Vol. 9, Issue 7, Part T (2025)
Effect of different edible colour and natural flavouring agents on value: Added products of ash gourd
Akershit Srivastava, Samir E Topno Shilpa Rana, Deepak Lall and Vijay Bahadur
The present study focused on evaluating the physiological changes in the value-added ash gourd product (Petha) under different treatment conditions. Specific gravity varied significantly across treatments, with T1 showing the highest value (1.56) and T7 the lowest (1.23). For hardness, T1 (9.43) performed the best, followed by T5 (9.26), while T8 (7.60) recorded the lowest value. Shelf life was longest in T1 (12 months), followed by T5 and T10 (10 months each), with T4 showing the shortest (7 months). T1 also recorded the highest total soluble solids (TSS) at 87.66°Brix, followed by T7 (83°Brix), while T2 had the lowest (73°Brix).

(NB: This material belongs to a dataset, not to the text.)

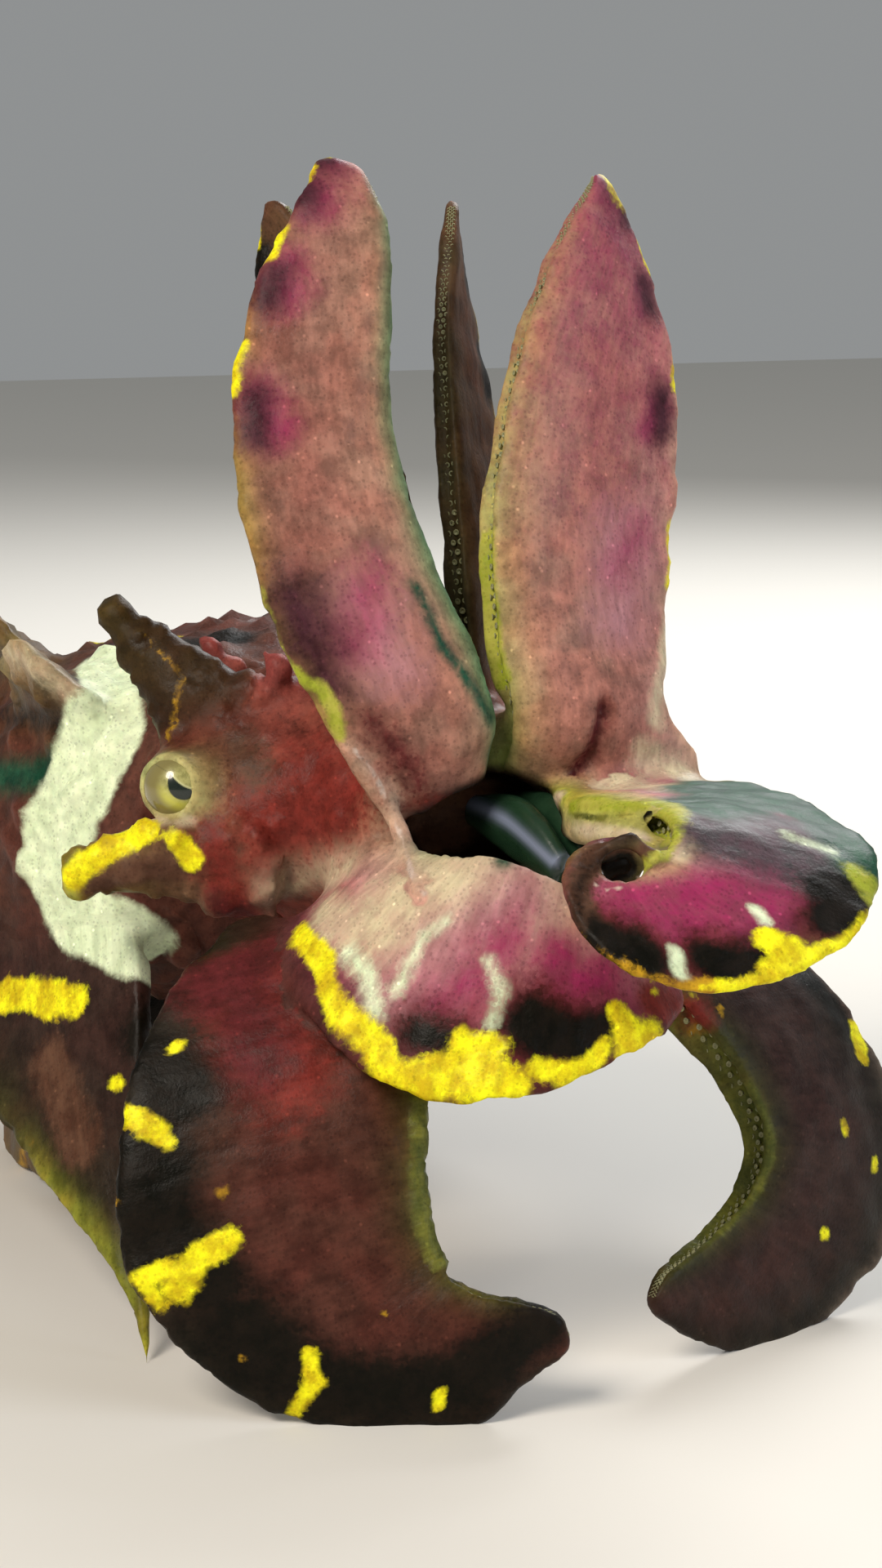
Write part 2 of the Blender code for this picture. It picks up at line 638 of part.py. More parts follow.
def main():
    mantle_skin = material("mantle_skin", (0.20, 0.085, 0.07), 0.45)
    head_skin = material("head_skin", (0.33, 0.11, 0.09), 0.45)
    arm_skin = material("arm_skin", (0.42, 0.12, 0.17), 0.42)
    fin_skin = material("fin_skin", (0.55, 0.50, 0.16), 0.40)
    club_skin = material("club_skin", (0.10, 0.14, 0.15), 0.25)
    eye_shine = material("eye_shine", (0.55, 0.55, 0.25), 0.12)

    mantle = lofted("mantle", [mantle_ring(k / (MANTLE_RINGS - 1)) for k in range(MANTLE_RINGS)], mantle_skin)
    fused(mantle, dorsal_flaps(mantle_skin))
    head = make_head(head_skin)
    eyes = [make_eye("eye_right", -1, eye_shine), make_eye("eye_left", 1, eye_shine)]
    growths = []
    for side in (-1, 1):
        growths += head_papillae(side, head_skin)
        growths.append(make_lid(side, head_skin))
    fused(head, growths)
    cleared(head, eyes)
    cleared(mantle, [head])

    for side, label in ((-1, "right"), (1, "left")):
        fin = blade(f"fin_{label}", fin_stations(side), (2.6, 1.6), 0.9, fin_skin, FIN_RINGS)
        cleared(fin, [mantle])
        level_floor(fin)
        lobe = blade(f"lobe_{label}", lobe_stations(side), (6.0, 5.0), 2.2, mantle_skin, LOBE_RINGS)
        cleared(lobe, [mantle])
        level_floor(lobe)

    funnel = paddle(
        "funnel",
        [(0, 30, -15.5), (0, 20, -15.8), (0, 12, -15.0), (0, 5.5, -16.0)],
        (6.4, 5.8, 4.4, 3.0),
        (4.2, 3.8, 3.2, 2.4),
        (1, 0, 0),
        head_skin,
        rings=8,
        points=14,
    )
    cleared(funnel, [head, mantle])

    arms = []
    for side, label in ((-1, "right"), (1, "left")):
        for pair in ("arm_1", "arm_2", "arm_3", "arm_4"):
            stations = ARM_STATIONS.get(f"{pair}_{label}")
            if not stations:
                stations = ARM_STATIONS[pair] if side < 0 else mirrored(ARM_STATIONS[pair])
            arms += make_arm(f"{pair}_{label}", stations, ARM_MUSCLE[pair], ARM_DIVIDED_AT[pair], arm_skin)
    for arm in arms:
        if arm.name.endswith("_root"):
            cleared(arm, [head])
        if arm.name.startswith("arm_4"):
            level_floor(arm)
    for label in ("right", "left"):
        for upper, lower in (("arm_1", "arm_2"), ("arm_2", "arm_3"), ("arm_3", "arm_4")):
            cleared(bpy.data.objects[f"{lower}_{label}_root"], [bpy.data.objects[f"{upper}_{label}_root"]])

    for side, label in ((-1, "right"), (1, "left")):
        paddle(
            f"tentacle_{label}",
            [(1.6 + 1.5 * side, 4.0, 0.6), (1.9 + 1.5 * side, -2.0, 0.2), (2.2 + 1.45 * side, -7.5, -2.0)],
            (1.2, 1.3, 0.6),
            (1.6, 2.6, 0.9),
            (1, 0, 0),
            club_skin,
            rings=9,
            points=12,
        )
    for label in ("right", "left"):
        cleared(bpy.data.objects[f"tentacle_{label}"], [head])
    set_on_middle()


main()
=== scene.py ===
"""A life-size flamboyant cuttlefish on its fourth arms and belly lobes: skin, eyes, suckers and clubs.

Sizes are in millimetres and places are taken from the mouth, as in the part's own drawing:
x runs to the animal's left, y backwards along the body and z up. The animal's right side is at -x.
"""

import math
from functools import partial

import bmesh
import bpy
import numpy as np
from mathutils import Matrix, Vector, kdtree, noise


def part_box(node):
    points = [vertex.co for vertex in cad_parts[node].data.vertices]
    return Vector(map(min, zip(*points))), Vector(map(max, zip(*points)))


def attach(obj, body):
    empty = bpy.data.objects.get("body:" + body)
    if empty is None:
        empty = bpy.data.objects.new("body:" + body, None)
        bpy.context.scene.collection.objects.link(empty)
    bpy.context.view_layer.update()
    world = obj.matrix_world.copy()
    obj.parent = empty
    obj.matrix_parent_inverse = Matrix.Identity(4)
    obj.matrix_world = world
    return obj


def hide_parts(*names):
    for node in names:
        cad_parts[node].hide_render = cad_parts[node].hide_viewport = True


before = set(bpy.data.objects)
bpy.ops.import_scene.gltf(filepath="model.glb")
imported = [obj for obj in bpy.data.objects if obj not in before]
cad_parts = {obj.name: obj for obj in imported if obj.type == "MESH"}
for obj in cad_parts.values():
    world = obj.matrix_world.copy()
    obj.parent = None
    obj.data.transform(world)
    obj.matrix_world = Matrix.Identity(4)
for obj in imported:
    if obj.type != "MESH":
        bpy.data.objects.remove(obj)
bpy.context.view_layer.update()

MM = 0.001
SIDES = ((-1, "right"), (1, "left"))
MOUTH_HEIGHT = 43.0
EYE_CENTRE = (19.9, 17.0, 2.4)
EYE_RADIUS = 3.0
EYE_GAZE = (0.80, -0.58, 0.10)
LID_RADIUS, LID_THICKNESS = 2.42, 0.48
VOXEL = 0.3
QUICK_TRIANGLES = 60000
SKIN_TRIANGLES = 190000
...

In terms of ascorbic acid content, T1 (5.16 mg) ranked highest, closely followed by T3 (5.1 mg), with T6 (4.5 mg) being the lowest. Total reducing sugar was also highest in T1, followed by T8, with T5 showing the least. Regarding colour, T1 received the highest score among all treatments. Sensory evaluations over the storage period showed that T1 consistently outperformed other treatments (T0 to T8) in texture, flavour, aroma, and overall acceptability. Its superior specific gravity contributed to better firmness and mouthfeel, making it the most preferred option.